If a potential leaker were to gain access to that store, what is the scope of disclosure that you might suffer? By segmenting your sensitive data you have a better chance of limiting the scope of a leak.
- Segment by status: active client versus inactive/former clients.
- Segment by “security level” of the information: secret, confidential, unclassified.
- Segment by time: don’t keep files for completed projects with the currently open client files.
- Segment by user/group: litigation versus patent, analysts versus sales, buy-side versus sell-side.
Segmenting your sensitive information sounds complicated but it can be as simple as not keeping project files older than 3 months in the same place as current files, along with a process for individuals to obtain access to the archive with the proper authorisation and oversight. Increasingly, Email is used as a long term information store, ignoring the huge problems created by doing that; secure Email archiving and retrieval products can facilitate the same segmentation of Email that you would have with traditional file stores.
Enforcing the most basic file-folder security on drive shares (by user, by group), or more complex access control lists (if supported by your storage), can dramatically reduce your vulnerability to a leak.
Finally, do you individually encrypt the most sensitive documents or indeed any documents in your organisation? Encryption of individual documents, or individual client folders is another way of limiting widespread uncontrolled disclosure of confidential information. It is not difficult to imagine a regime of individual passwords for individual projects, clients, or business units.
The human element, a matter of staff maturity and common sense
Don’t give low-level or casual staff a high level of security clearance, this includes staff working in IT. Of course in order for the phrase “low or high level” to have any meaning at all, you first need to have implemented something from (4).
Regardless of employee seniority or access, some staff may still feel compelled to leak. What then?
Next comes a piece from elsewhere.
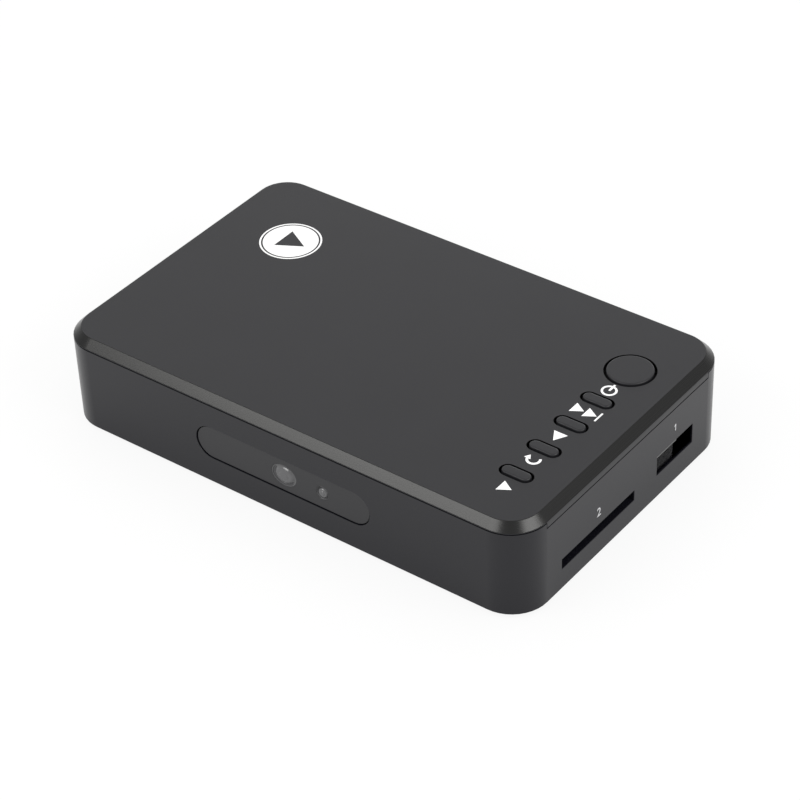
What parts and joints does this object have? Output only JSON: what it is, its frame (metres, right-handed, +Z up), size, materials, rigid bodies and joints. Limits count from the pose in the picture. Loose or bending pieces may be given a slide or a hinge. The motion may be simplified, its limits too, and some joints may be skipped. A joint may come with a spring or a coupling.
{
  "type": "digital media player",
  "caption": "Flat rounded-corner media player box with a bevelled top, top keys that press down, a front sensor window, a card slot and a drive opening in one end and sockets in the rear.",
  "frame": {"origin": "on the surface that the feet stand on, below the middle of the case", "axes": "+X along the long side, towards the end with the card slot and the drive opening; -Y out of the front with the sensor window; +Z up out of the top"},
  "size_m": [0.125, 0.0786, 0.0247],
  "materials": {
    "case_black": "satin moulded plastic, near black",
    "key_black": "satin moulded plastic, near black",
    "window_black": "smooth dark plastic",
    "lens_grey": "clear-grey moulded lens",
    "rubber_black": "matt black rubber",
    "board_green": "green solder mask",
    "sheet_steel": "bright plated sheet metal",
    "screw_steel": "dark plated steel",
    "socket_black": "black moulded plastic",
    "socket_white": "off-white moulded plastic",
    "chip_black": "moulded epoxy",
    "fin_aluminium": "plain extruded aluminium",
    "led_red": "red tinted resin",
    "ribbon_white": "white polyester ribbon"
  },
  "bodies": {
    "root": {"top_cover": "case_black", "side_frame": "case_black", "base_cover": "case_black", "foot_1": "rubber_black", "foot_2": "rubber_black", "foot_3": "rubber_black", "foot_4": "rubber_black", "case_screw_1": "screw_steel", "case_screw_2": "screw_steel", "case_screw_3": "screw_steel", "case_screw_4": "screw_steel", "main_board_screw_1": "screw_steel", "main_board_screw_2": "screw_steel", "main_board_screw_3": "screw_steel", "main_board_screw_4": "screw_steel", "key_board_screw_1": "screw_steel", "key_board_screw_2": "screw_steel", "key_board_screw_3": "screw_steel", "power_switch": "socket_black", "next_switch": "socket_black", "down_switch": "socket_black", "return_switch": "socket_black", "play_switch": "socket_black", "key_board": "board_green", "main_board": "board_green", "sensor_window": "window_black", "receiver_lens": "lens_grey", "indicator_lens": "lens_grey", "infrared_receiver": "chip_black", "status_led": "led_red", "drive_socket_shell": "sheet_steel", "drive_socket_tongue": "socket_black", "card_socket_base": "socket_black", "card_socket_cover": "sheet_steel", "video_socket_shell": "sheet_steel", "video_socket_tongue": "socket_black", "audio_jack": "socket_black", "power_jack": "socket_black", "power_jack_pin": "sheet_steel", "processor": "chip_black", "heat_sink": "fin_aluminium", "memory_chip": "chip_black", "flash_memory_chip": "chip_black", "crystal": "sheet_steel", "capacitor_1": "fin_aluminium", "capacitor_2": "fin_aluminium", "inductor": "chip_black", "key_ribbon": "ribbon_white", "key_board_connector": "socket_white", "main_board_connector": "socket_white"},
    "power_key": {"power_button": "key_black", "power_plunger": "socket_white"},
    "next_key": {"next_button": "key_black", "next_plunger": "socket_white"},
    "down_key": {"down_button": "key_black", "down_plunger": "socket_white"},
    "return_key": {"return_button": "key_black", "return_plunger": "socket_white"},
    "play_key": {"play_button": "key_black", "play_plunger": "socket_white"}
  },
  "joints": [
    {"name": "power_press", "type": "slide", "parent": "root", "child": "power_key", "axis": [0, 0, -1], "range_m": [0, 0.0004], "stiffness_N_per_m": 4000},
    {"name": "next_press", "type": "slide", "parent": "root", "child": "next_key", "axis": [0, 0, -1], "range_m": [0, 0.0004], "stiffness_N_per_m": 4000},
    {"name": "down_press", "type": "slide", "parent": "root", "child": "down_key", "axis": [0, 0, -1], "range_m": [0, 0.0004], "stiffness_N_per_m": 4000},
    {"name": "return_press", "type": "slide", "parent": "root", "child": "return_key", "axis": [0, 0, -1], "range_m": [0, 0.0004], "stiffness_N_per_m": 4000},
    {"name": "play_press", "type": "slide", "parent": "root", "child": "play_key", "axis": [0, 0, -1], "range_m": [0, 0.0004], "stiffness_N_per_m": 4000}
  ]
}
Consider establishing an internal ethics board where staff can take their concerns and have them heard. However, your best chance of preventing information leaks comes during the initial staff recruiting and vetting process. Do you vet staff who regularly handle highly sensitive or client confidential information?
Some organisations have a regular rotation of staff, preventing any one person getting too comfortable (and possibly carefree) with sensitive information. In some cases this is an option, but for most firms it does not fit their operational model.
Handling a leak
Sooner or later your confidential information will escape either accidentally or with help from an external hacker or an insider with access. Once this happens, it is the way in which your organisation handles the leak that partly determines total cost to your organisation in terms of reputation and revenue loss.
- At what point do you inform your clients if there are potential implications for them?
- Who will handle enquiries from the press?
- What assurances will you offer partners, suppliers, and customers/clients that information concerning your business dealings will be better protected in future?
- How can you “get ahead of the story” and start taking control of the incident?
- Put a plan in place now
- Rehearse that plan periodically
- Use external professional crisis management if you lack relevant experience in-house
- Understand any legal obligations to clients, partners, and the regulator
- Ensure the right personnel are press/media trained
Bring in a professional response team that has handled these types of situations before. Most managers are not trained in dealing with the media and can quickly find themselves in an awkward position without proper preparation.
While it may be impossible to guarantee that your confidential information will stay that way, by working with an information security professional to implement the advice in this article, you can significantly reduce the chances of the kind of widespread leak experienced by many UK companies in recent years.